I was thinking back on that part there and it didn't seem it would help you much, if that's what you meant by... speaking the same language and such.

**I agree with you. I wouldn't really use the mil reticle as a moa reticle. I would simply treat each as they are. Using the mil dot in the .1 or 1.5 increments and doing the math as usual is a good way to go.**

Probably the fastest using the mil-dot is the way you are, like you say.

**The reality of the speed of your method is apparent when transferring into dialed or held corrections.**

Also, the ability to do the range formula in your head quickly has an advantage.
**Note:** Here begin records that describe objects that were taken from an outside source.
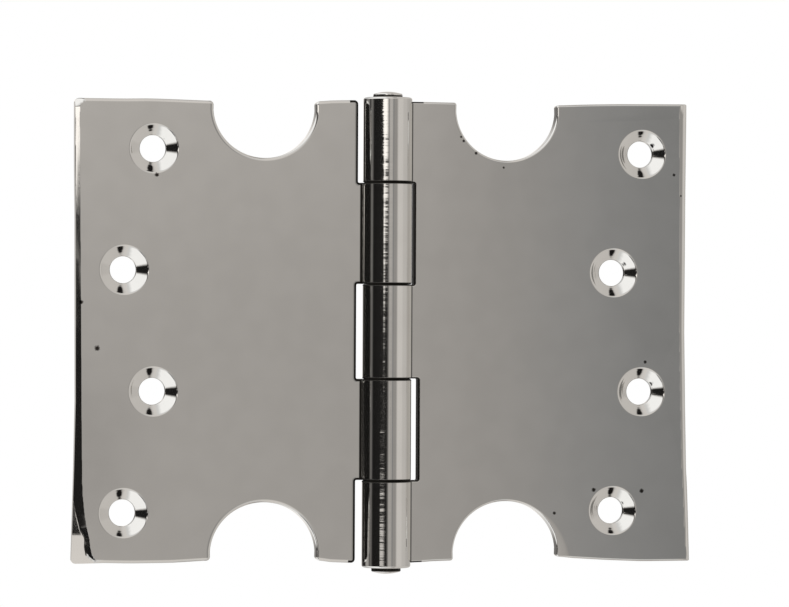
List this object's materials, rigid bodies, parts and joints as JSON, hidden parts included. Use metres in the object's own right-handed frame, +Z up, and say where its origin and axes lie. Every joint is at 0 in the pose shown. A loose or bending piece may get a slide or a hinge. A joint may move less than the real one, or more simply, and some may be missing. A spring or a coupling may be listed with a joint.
{
  "type": "parliament hinge",
  "caption": "Polished parliament hinge with a knuckle barrel, half-round cut-outs in both leaves and staggered countersunk screw holes.",
  "frame": {"origin": "on the pin axis, at mid height of the barrel", "axes": "+Z up along the pin, +X towards the frame leaf with the hinge opened out flat, countersunk faces towards -Y"},
  "size_m": [0.136, 0.0106, 0.104],
  "materials": {
    "polished_plate": "polished",
    "pin_steel": "polished"
  },
  "bodies": {
    "frame_side": {"frame_leaf": "polished_plate", "hinge_pin": "pin_steel"},
    "door_side": {"door_leaf": "polished_plate"}
  },
  "joints": [
    {"name": "pin_joint", "type": "hinge", "parent": "frame_side", "child": "door_side", "pos_m": [0, 0, 0], "axis": [0, 0, 1], "range_deg": [-115, 180]}
  ]
}
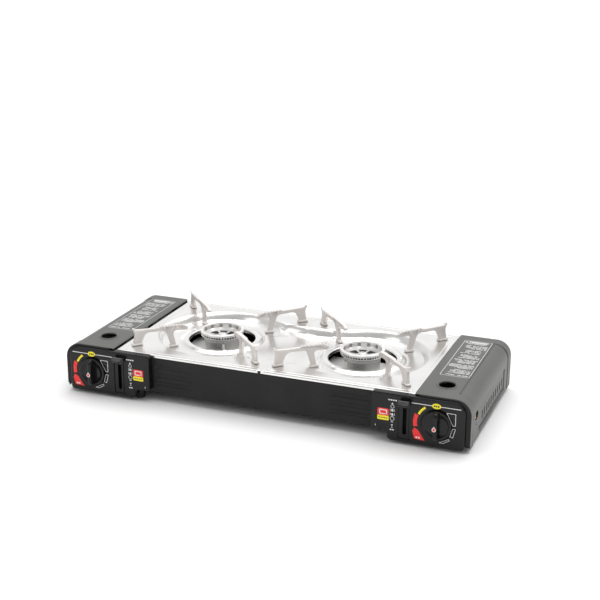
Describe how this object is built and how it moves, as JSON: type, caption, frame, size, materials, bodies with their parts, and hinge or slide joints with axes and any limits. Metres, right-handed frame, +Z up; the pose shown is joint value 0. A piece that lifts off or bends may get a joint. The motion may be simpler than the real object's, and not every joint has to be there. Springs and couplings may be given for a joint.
{
  "type": "camping stove",
  "caption": "Low twin-burner camping stove with a recessed steel hob, diagonal pan supports, and a lidded gas-cartridge bay with knob and lever at each end.",
  "frame": {"origin": "on the ground under the middle of the stove's bounding box", "axes": "+X along the stove to the cook's right, +Y towards its back, +Z up"},
  "size_m": [0.669, 0.2906, 0.1097],
  "materials": {
    "black_paint": "satin",
    "gloss_black": "gloss",
    "lid_paint": "satin",
    "polished_steel": "polished",
    "arm_enamel": "satin",
    "cast_aluminium": "satin",
    "dull_steel": "satin",
    "galvanised": "satin",
    "brass": "machined",
    "ceramic": "glazed",
    "rubber": "matte",
    "zinc_casting": "cast"
  },
  "bodies": {
    "stove_body": {"base_pan": "black_paint", "panel_frame_left": "black_paint", "panel_frame_right": "black_paint", "control_panel_left": "gloss_black", "igniter_left": "gloss_black", "control_panel_right": "gloss_black", "igniter_right": "gloss_black", "burner_head_left": "cast_aluminium", "cartridge_rest_left": "cast_aluminium", "burner_head_right": "cast_aluminium", "cartridge_rest_right": "cast_aluminium", "burner_drum_left": "dull_steel", "mixing_tube_left": "dull_steel", "hinge_pin_left": "dull_steel", "lever_pin_left": "dull_steel", "burner_drum_right": "dull_steel", "mixing_tube_right": "dull_steel", "hinge_pin_right": "dull_steel", "lever_pin_right": "dull_steel", "burner_bridge_left": "galvanised", "partition_left": "galvanised", "lever_bracket_left": "galvanised", "burner_bridge_right": "galvanised", "partition_right": "galvanised", "lever_bracket_right": "galvanised", "gas_inlet_left": "brass", "regulator_screw_left": "brass", "gas_inlet_right": "brass", "regulator_screw_right": "brass", "electrode_left": "ceramic", "electrode_right": "ceramic", "foot_front_left": "rubber", "foot_rear_left": "rubber", "foot_front_right": "rubber", "foot_rear_right": "rubber", "gas_valve_left": "zinc_casting", "gas_valve_right": "zinc_casting"},
    "tray": {"hob_tray": "polished_steel", "tray_bumper": "rubber", "pan_arm_rear_outer_left": "arm_enamel", "pan_arm_rear_inner_left": "arm_enamel", "pan_arm_front_inner_left": "arm_enamel", "pan_arm_front_outer_left": "arm_enamel", "pan_arm_rear_outer_right": "arm_enamel", "pan_arm_rear_inner_right": "arm_enamel", "pan_arm_front_inner_right": "arm_enamel", "pan_arm_front_outer_right": "arm_enamel"},
    "lid_left_body": {"lid_left": "lid_paint"},
    "knob_left_body": {"knob_left": "gloss_black", "knob_spindle_left": "brass"},
    "lever_left_body": {"lever_left": "black_paint"},
    "pusher_left_body": {"cartridge_pusher_left": "dull_steel"},
    "lid_right_body": {"lid_right": "lid_paint"},
    "knob_right_body": {"knob_right": "gloss_black", "knob_spindle_right": "brass"},
    "lever_right_body": {"lever_right": "black_paint"},
    "pusher_right_body": {"cartridge_pusher_right": "dull_steel"}
  },
  "joints": [
    {"name": "lid_left_hinge", "type": "hinge", "parent": "stove_body", "child": "lid_left_body", "pos_m": [-0.2535, 0.0128, 0.079], "axis": [0, 1, 0], "range_deg": [0, 90]},
    {"name": "knob_left_turn", "type": "hinge", "parent": "stove_body", "child": "knob_left_body", "pos_m": [-0.2851, -0.1372, 0.0406], "axis": [0, -1, 0], "range_deg": [0, 150]},
    {"name": "lever_left_swing", "type": "hinge", "parent": "stove_body", "child": "lever_left_body", "pos_m": [-0.2362, -0.1052, 0.042], "axis": [1, 0, 0], "range_deg": [0, 74]},
    {"name": "pusher_left_slide", "type": "slide", "parent": "stove_body", "child": "pusher_left_body", "axis": [0, -1, 0], "range_m": [0, 0.00795]},
    {"name": "lid_right_hinge", "type": "hinge", "parent": "stove_body", "child": "lid_right_body", "pos_m": [0.2535, 0.0128, 0.079], "axis": [0, -1, 0], "range_deg": [0, 90]},
    {"name": "knob_right_turn", "type": "hinge", "parent": "stove_body", "child": "knob_right_body", "pos_m": [0.2851, -0.1372, 0.0406], "axis": [0, -1, 0], "range_deg": [0, 150]},
    {"name": "lever_right_swing", "type": "hinge", "parent": "stove_body", "child": "lever_right_body", "pos_m": [0.2362, -0.1052, 0.042], "axis": [1, 0, 0], "range_deg": [0, 74]},
    {"name": "pusher_right_slide", "type": "slide", "parent": "stove_body", "child": "pusher_right_body", "axis": [0, -1, 0], "range_m": [0, 0.00795]},
    {"name": "tray_lift", "type": "slide", "parent": "stove_body", "child": "tray", "axis": [0, 0, 1], "range_m": [0, 0.08]}
  ],
  "couplings": [
    {"joint": "pusher_left_slide", "follows": "lever_left_swing", "m_per_rad": 0.006151},
    {"joint": "pusher_right_slide", "follows": "lever_right_swing", "m_per_rad": 0.006151}
  ]
}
Brent:**It seems the 1/10th divisions equaling .2 moa is a little more precise than the .36 moa divisions of the mil-dot but I'm not sure if yours can be modified with a different power setting or not? What setting is it calibrated to range at, is it 10x? **

I was only thinking that if the NF manual says you're dot spacing is 10 moa at 3.5x, it would be 3.6" approximately at 10x. This would leave you the ability to power up to 15x and vary your spacing a little tighter possibly at an even moa. I figured it wrong though. It would go 10 moa at 3.5x, 5 moa at 7x and 2.5 moa at 14x instead.

If it is indeed 10 moa per dot spacing when it's set at 3.5x, it would be 2.5 moa at 14x, this is still wrong and can't be 10 moa spacing at 3.5x if it is calibrated for "1 mil" at 15x. Considering when mine is set on 5.5x, a 1" square will be 4" and at 11x it will be 2".

**It is set for a 15x reading. However, tell me what your thinking. I have ranged using the 5x and simply multiplied by 3. I can also use the 10x and do the same. **

That works for me. Are the mils spaced exactly 3.6" at 100 yards on 15x? What are they spaced at set on 3.5x?